As I said above, Deutsch believes that we can make computers which use quantum effects to outdo conventional computers - to compute Turing-computable things faster than any Turing machine could. But he does not believe the brain does so. So in Deutsch's view, the brain is no more powerful than a Turing-equivalent computer.
Penrose, on the contrary, believes it is. He also believes that we could build a Deutsch-style quantum computer - Emperor's New Mind p 401. But he doesn't believe that its kind of quantum effects would be any use to the brain - Emperor's New Mind p 402.
What effects does he want to use? In last week's lecture, I said that one of the problems no Turing-equivalent computer can solve is this: Consider a set of polygons. Is there an algorithm that will tell you whether how to given any set of polygons, it's possible to cover an infinite plane with no gaps and no overlaps? Obviously one can do this for some sets, e.g. that containing just one square. But it can't be done in general.
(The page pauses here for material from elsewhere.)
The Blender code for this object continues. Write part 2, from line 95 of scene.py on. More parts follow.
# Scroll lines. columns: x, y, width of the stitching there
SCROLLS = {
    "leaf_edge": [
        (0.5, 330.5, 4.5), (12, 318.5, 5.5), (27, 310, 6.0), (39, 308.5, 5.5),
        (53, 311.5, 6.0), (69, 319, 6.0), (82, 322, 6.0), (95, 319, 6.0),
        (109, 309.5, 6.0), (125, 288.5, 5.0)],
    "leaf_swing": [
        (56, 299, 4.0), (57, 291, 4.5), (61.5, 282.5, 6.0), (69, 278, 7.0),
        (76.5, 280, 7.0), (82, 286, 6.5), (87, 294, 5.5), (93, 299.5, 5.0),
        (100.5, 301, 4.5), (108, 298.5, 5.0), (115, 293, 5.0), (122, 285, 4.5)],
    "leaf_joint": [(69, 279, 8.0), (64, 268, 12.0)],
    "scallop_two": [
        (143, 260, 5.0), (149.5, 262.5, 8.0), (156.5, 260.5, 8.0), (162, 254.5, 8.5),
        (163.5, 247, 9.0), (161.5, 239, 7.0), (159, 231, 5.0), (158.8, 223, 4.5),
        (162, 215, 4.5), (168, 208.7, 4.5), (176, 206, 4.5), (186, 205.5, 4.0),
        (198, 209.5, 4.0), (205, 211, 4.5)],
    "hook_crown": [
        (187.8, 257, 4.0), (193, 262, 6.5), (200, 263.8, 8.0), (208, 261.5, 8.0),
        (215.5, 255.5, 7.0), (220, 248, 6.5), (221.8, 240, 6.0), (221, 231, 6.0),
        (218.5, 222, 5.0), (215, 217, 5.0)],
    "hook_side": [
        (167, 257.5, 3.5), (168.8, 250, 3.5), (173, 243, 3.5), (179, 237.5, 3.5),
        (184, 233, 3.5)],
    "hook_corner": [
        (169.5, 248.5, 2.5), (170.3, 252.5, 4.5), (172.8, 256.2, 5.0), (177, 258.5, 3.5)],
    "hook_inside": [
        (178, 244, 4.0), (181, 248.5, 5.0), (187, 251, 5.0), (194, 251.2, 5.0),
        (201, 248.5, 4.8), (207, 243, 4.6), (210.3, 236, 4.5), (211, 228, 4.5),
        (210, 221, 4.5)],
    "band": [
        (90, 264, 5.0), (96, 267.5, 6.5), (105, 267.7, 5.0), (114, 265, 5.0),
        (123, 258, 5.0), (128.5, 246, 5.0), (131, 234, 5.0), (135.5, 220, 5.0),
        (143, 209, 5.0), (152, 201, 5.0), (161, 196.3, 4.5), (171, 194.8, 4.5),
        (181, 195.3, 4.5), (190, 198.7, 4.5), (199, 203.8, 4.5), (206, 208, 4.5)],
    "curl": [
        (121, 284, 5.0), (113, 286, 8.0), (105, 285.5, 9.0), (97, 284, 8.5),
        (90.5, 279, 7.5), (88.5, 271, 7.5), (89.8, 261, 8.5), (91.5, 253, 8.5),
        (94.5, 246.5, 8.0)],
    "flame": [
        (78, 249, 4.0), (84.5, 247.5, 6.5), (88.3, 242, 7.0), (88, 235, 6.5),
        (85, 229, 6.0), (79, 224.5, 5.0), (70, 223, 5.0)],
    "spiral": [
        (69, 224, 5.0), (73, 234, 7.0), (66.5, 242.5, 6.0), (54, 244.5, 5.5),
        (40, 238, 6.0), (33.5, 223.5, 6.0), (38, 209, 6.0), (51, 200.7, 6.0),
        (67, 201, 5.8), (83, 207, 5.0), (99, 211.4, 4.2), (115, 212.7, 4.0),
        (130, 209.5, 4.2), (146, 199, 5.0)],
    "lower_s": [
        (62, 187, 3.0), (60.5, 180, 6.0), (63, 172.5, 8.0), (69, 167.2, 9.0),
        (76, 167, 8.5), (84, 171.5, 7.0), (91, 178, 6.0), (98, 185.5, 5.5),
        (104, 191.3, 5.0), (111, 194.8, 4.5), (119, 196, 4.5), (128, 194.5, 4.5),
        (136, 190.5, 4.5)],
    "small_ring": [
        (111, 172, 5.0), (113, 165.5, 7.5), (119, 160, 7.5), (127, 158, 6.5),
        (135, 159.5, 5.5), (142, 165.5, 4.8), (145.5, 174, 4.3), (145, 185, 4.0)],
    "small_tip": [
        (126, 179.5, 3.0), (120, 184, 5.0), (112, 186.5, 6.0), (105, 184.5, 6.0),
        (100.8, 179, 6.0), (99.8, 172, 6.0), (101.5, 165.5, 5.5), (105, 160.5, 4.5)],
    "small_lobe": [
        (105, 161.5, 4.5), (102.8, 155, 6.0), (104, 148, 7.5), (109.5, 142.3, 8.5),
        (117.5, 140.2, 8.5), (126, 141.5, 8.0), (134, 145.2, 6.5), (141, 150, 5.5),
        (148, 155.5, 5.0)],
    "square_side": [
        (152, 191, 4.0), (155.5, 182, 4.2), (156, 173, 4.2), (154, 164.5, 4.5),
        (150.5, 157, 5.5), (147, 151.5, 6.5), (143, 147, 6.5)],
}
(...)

Going on from that, it may be that for some particularly wierd sets of polygons, there are no rules that tell you how to cover the whole plane with them. I.e. this problem would also be non-Turing-computable. Penrose speculates that may be the case for the Penrose tiles shown on pages 136-137 of Emperor's New Mind. He makes this speculation on page 438 (bottom paragraph). Apparently, when laying down the tiles, you may have to look arbitrarily far ahead to check there are no overlaps or gaps.
Suppose now that we could find a crystal which was built up from unit cells with the same shape as Penrose tiles. If we believe no Turing-equivalent computer could work out how to cover the plane with Penrose tiles, then, just by being able to crystallise itself, this crystal is doing something which is not Turing-computable. Perhaps it uses some kind of holistic non-local quantum effect to do so (page 437).
In which case, perhaps the brain uses the same kind of non-local quantum effect when it does intuitive, judgemental thought (see pages 411-413 for examples).
There are a lot of assumptions here!